When I say 'fraction of the budget' I mean it; where the Daniels can afford to depict dozens of alternate realities Escobar can only manage two or three; where the Daniels choreograph elaborate wuxia fight scenes involving extended-strap fanny packs, Escobar stages Fernando Poe Jr.-style meat-and-potato fistfights with plenty of gunfire on the side. 

Despite which Escobar manages to serve up her share of oddball details, stuff even the Daniels haven't thought of: Leonor's youngest son-- also called Ronwaldo (Anthony Falcon)-- happens to be dead but spends time talking to mother, brother, sundry family members when he isn't busy printing his face out on the photocopier; Responsible caretaker Rudie has to handle his mother's eccentricities same time he's attempting to produce her unfinished script same time he's realized his mother has somehow escaped her hospital bed into the TV screen playing in the visitor's lounge.

All appropriately odd but odder still is the nonchalance with which Leonor and her family accept it all (the beer session between Rudie, ghost Ronwaldo, and their moneybags politician father (he's volunteered to finance the film) is worth the admission price). What grounds the proceedings-- what stops the whole confection from just drifting indifferently away-- is Sheila Francisco's Leonor. She's not just a dreamer she's a mother, not just to her own family but her family on the big screen: honest Ronwaldo, pretty Isabella (Rea Molina), loathsome Mayor (Dido de la Paz). She created them, feels responsible for them, loves them uncritically no matter how noble or evil they are. 

Leonor's scenario is rooted in 70s and 80s Filipino action melodrama, in the grand tradition of Ramon Revilla, Joseph Estrada, the aforementioned Fernando Poe, Jr. ('Ronwaldo' incidentally being Poe's pseudonym when he directs his movies)-- men are men, villains are neanderthal, women are beautiful and otherwise useless in a brawl (I'm looking at you Isabella, so pretty in your canary-yellow feather bikini but given little else to do, which is the joke). The hero is unfailingly noble if a tad wanting on anger management, the villains leer and sneer and dream up sadistic scenarios (the Mayor being the loudest and most sadistic sneerer of them al). Escobar, a veteran cinematographer, evokes old-school feel in the action sequences by shifting from contemporary widescreen to 4:3 aspect ratio with heavily saturated colors, adds her own touch by allowing the camera to pull back or push forward (underlining the action), inserts editing tweaks to help make Ronwaldo's fighting style just that much more plausible.

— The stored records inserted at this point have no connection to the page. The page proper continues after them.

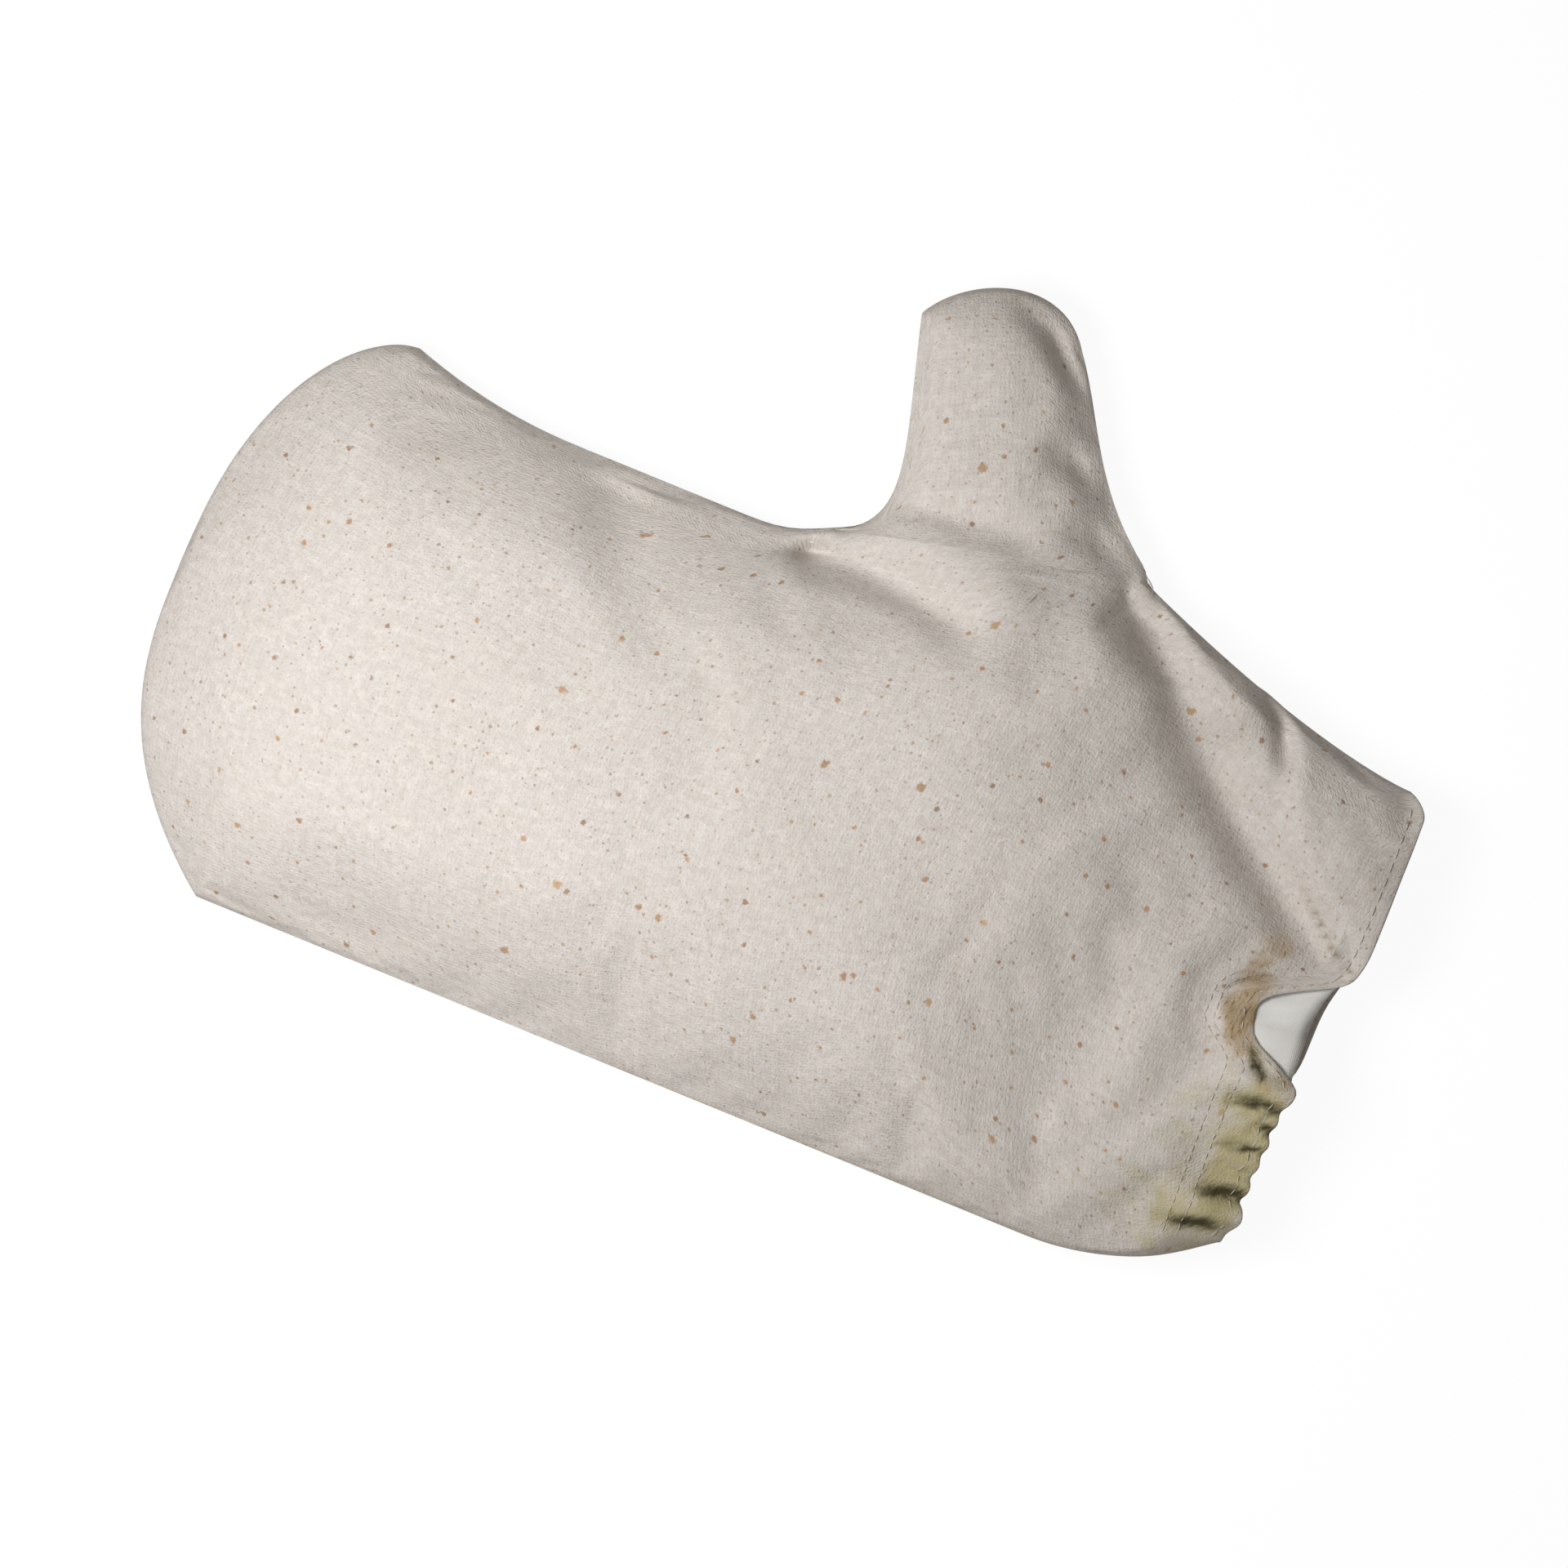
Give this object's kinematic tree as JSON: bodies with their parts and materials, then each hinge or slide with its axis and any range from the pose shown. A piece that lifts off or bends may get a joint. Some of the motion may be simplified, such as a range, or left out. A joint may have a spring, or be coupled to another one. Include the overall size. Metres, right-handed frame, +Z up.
{
  "type": "herbal compress mitten",
  "caption": "Lined cotton canvas mitten with a thumb, a herb pad sewn over the palm and a cuff gathered by elastic, worn on the hand to press warm herbs on the body.",
  "frame": {"origin": "on the table under the middle of the palm, in the plane of the back's flat face", "axes": "+X runs from the fingertips to the cuff, +Y towards the thumb, +Z up out of the palm side; the mitten lies on its back with the palm up"},
  "size_m": [0.3053, 0.2149, 0.0334],
  "materials": {
    "canvas": "undyed plain-weave cotton canvas with seed flecks",
    "lining": "white plain cotton",
    "muslin": "open undyed muslin",
    "herbs": "loose dried herbs",
    "elastic": "woven white elastic",
    "thread": "spun sewing thread"
  },
  "bodies": {
    "root": {"front_canvas": "canvas", "back_canvas": "canvas", "front_lining": "lining", "back_lining": "lining", "wrist_elastic": "elastic", "pouch_front": "muslin", "pouch_back": "muslin", "herb_filling": "herbs", "outline_seam_thread": "thread", "pouch_seam_thread": "thread", "front_hem_thread": "thread", "back_hem_thread": "thread", "elastic_thread": "thread"}
  },
  "joints": []
}
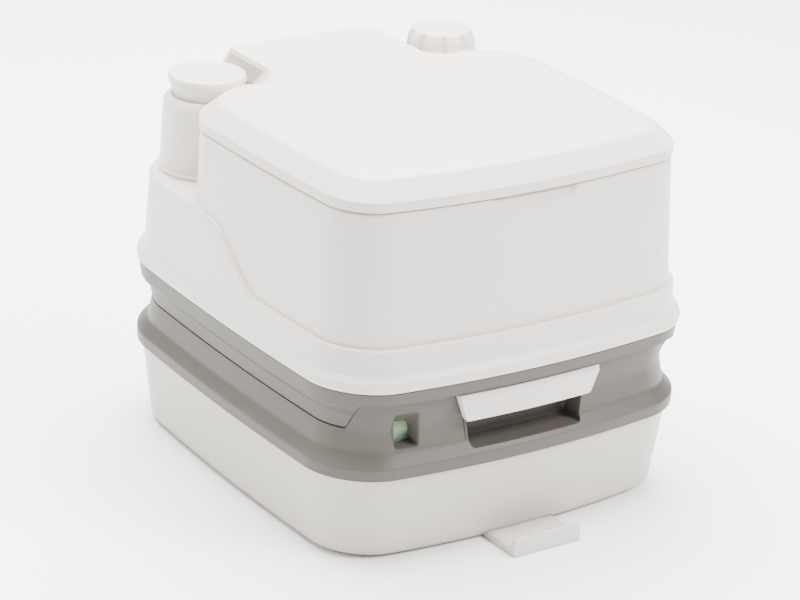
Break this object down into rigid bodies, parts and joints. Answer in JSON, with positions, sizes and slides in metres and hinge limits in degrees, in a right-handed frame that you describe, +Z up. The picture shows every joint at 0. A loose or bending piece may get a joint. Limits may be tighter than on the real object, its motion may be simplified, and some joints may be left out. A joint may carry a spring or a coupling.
{
  "type": "portable flush toilet",
  "caption": "Two-part portable flush toilet: a flush-water unit with seat, lid, piston pump and filler, standing on a waste tank with slide valve, level gauge and pour-out spout.",
  "frame": {"origin": "on the floor, centre of the overall footprint", "axes": "+Z up, front of the toilet faces -Y, +X is to the right of someone facing its front"},
  "size_m": [0.3432, 0.433, 0.305],
  "materials": {
    "white_polyethylene": "moulded white plastic, satin gloss",
    "grey_polyethylene": "moulded warm-grey plastic, satin",
    "dark_grey_plastic": "moulded dark-grey plastic",
    "green_plastic": "moulded green plastic",
    "clear_acrylic": "clear moulded window",
    "black_rubber": "moulded rubber",
    "stainless_steel": "drawn stainless rod"
  },
  "bodies": {
    "waste_tank": {"tank_tub": "white_polyethylene", "tank_top": "grey_polyethylene", "valve_body": "dark_grey_plastic", "valve_lip_seal": "black_rubber", "level_window": "clear_acrylic", "bracket_front": "white_polyethylene", "bracket_rear": "white_polyethylene"},
    "slide_valve": {"valve_blade": "grey_polyethylene", "valve_handle": "white_polyethylene"},
    "gauge": {"level_drum": "green_plastic", "level_axle": "grey_polyethylene", "float_arm": "grey_polyethylene", "level_float": "white_polyethylene"},
    "spout": {"spout_pipe": "grey_polyethylene", "spout_gasket": "black_rubber"},
    "spout_stopper": {"spout_cap": "dark_grey_plastic"},
    "vent": {"vent_button": "green_plastic", "vent_gasket": "black_rubber"},
    "flush_unit": {"base_tray": "grey_polyethylene", "flush_housing": "white_polyethylene", "bowl": "white_polyethylene", "bowl_gasket": "black_rubber", "pump_housing": "white_polyethylene", "pump_cylinder": "white_polyethylene", "foot_valve": "grey_polyethylene", "delivery_hose": "grey_polyethylene", "flush_nozzle": "dark_grey_plastic", "filler_gasket": "black_rubber", "latch_pin": "stainless_steel", "hinge_pin_left": "stainless_steel", "hinge_pin_right": "stainless_steel"},
    "latch": {"latch_lever": "grey_polyethylene"},
    "pump": {"pump_knob": "white_polyethylene", "piston_rod": "stainless_steel", "piston": "grey_polyethylene", "piston_seal": "black_rubber"},
    "filler": {"filler_cap": "white_polyethylene"},
    "seat": {"seat_ring": "white_polyethylene", "seat_bumper_front_left": "black_rubber", "seat_bumper_front_right": "black_rubber", "seat_bumper_rear_left": "black_rubber", "seat_bumper_rear_right": "black_rubber"},
    "lid": {"lid_shell": "white_polyethylene", "lid_buffer_left": "black_rubber", "lid_buffer_right": "black_rubber"}
  },
  "joints": [
    {"name": "unit_lift", "type": "slide", "parent": "waste_tank", "child": "flush_unit", "axis": [0, 0, 1], "range_m": [0, 0.15]},
    {"name": "seat_hinge", "type": "hinge", "parent": "flush_unit", "child": "seat", "pos_m": [0, 0.154, 0.281], "axis": [-1, 0, 0], "range_deg": [0, 95]},
    {"name": "lid_hinge", "type": "hinge", "parent": "seat", "child": "lid", "pos_m": [0, 0.154, 0.281], "axis": [-1, 0, 0], "range_deg": [0, 90]},
    {"name": "pump_pull", "type": "slide", "parent": "flush_unit", "child": "pump", "axis": [0, 0, 1], "range_m": [0, 0.05]},
    {"name": "filler_turn", "type": "hinge", "parent": "flush_unit", "child": "filler", "pos_m": [0.111, 0.1195, 0.276], "axis": [0, 0, 1], "range_deg": [0, 90]},
    {"name": "latch_swing", "type": "hinge", "parent": "flush_unit", "child": "latch", "pos_m": [0.092, 0.18488, 0.118], "axis": [-1, 0, 0], "range_deg": [0, 8]},
    {"name": "valve_slide", "type": "slide", "parent": "waste_tank", "child": "slide_valve", "axis": [0, -1, 0], "range_m": [0, 0.095]},
    {"name": "gauge_turn", "type": "hinge", "parent": "waste_tank", "child": "gauge", "pos_m": [-0.107, -0.15006, 0.1], "axis": [1, 0, 0], "range_deg": [0, 36]},
    {"name": "spout_swivel", "type": "hinge", "parent": "waste_tank", "child": "spout", "pos_m": [-0.084, 0.1685, 0.0803], "axis": [0, 0, 1], "range_deg": [0, 90]},
    {"name": "spout_cap_turn", "type": "hinge", "parent": "spout", "child": "spout_stopper", "pos_m": [0.05, 0.1685, 0.0803], "axis": [1, 0, 0], "range_deg": [0, 90]},
    {"name": "vent_press", "type": "slide", "parent": "waste_tank", "child": "vent", "axis": [0, 0, -1], "range_m": [0, 0.004], "stiffness_N_per_m": 300}
  ]
}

Leonor mourns the escalating near-biblical violence (one gruesome incident involving a cement mixer feels like a parody of Edgar Allan Poe; another involving hammer and nail recalls the story of Jael), grieves over the various deaths, at one point apologizing and reminding us that in a way she's responsible. Escobar doesn't explore this aspect much-- she's got too much other fish to fry-- and quickly paints herself into a narrative corner, at which point she takes a step back further-- opens yet another alternate verse, so to speak-- and asks herself: how do we end this? What's the best way out? Her answer recalls the climax of Larry Gelbart's City of Angels or the finale to Dennis Potter's Pennies From Heaven and might induce groans or applause, depending on how you've been responding so far. 

I applauded, for the record. For every plot hole or loose end left dangling Escobar delivers yet another startling image for us to either pick up on or totally miss: the dream about a snail; the languid flow of MRI images issuing from Leonor's brain; the young man in a hospital bed congratulated for being pregnant ("it's a miracle, son!"); the TV interview of a semitranslucent ghost; the mute child who follows Leonor's adventures through various video screens; the moment when Ronwaldo runs desperately down an endless street and screams at the camera "What do I do now?!"; the bonkers physician (Tami Monsod) who updates us on Leonor's medical condition the same time she dispenses New Age spiritual advise. Critics may complain that it's all too strange or too incoherent but Leonor has an answer ready as always: when in despair or in doubt or hopelessly confused, you can always just shut up and sing.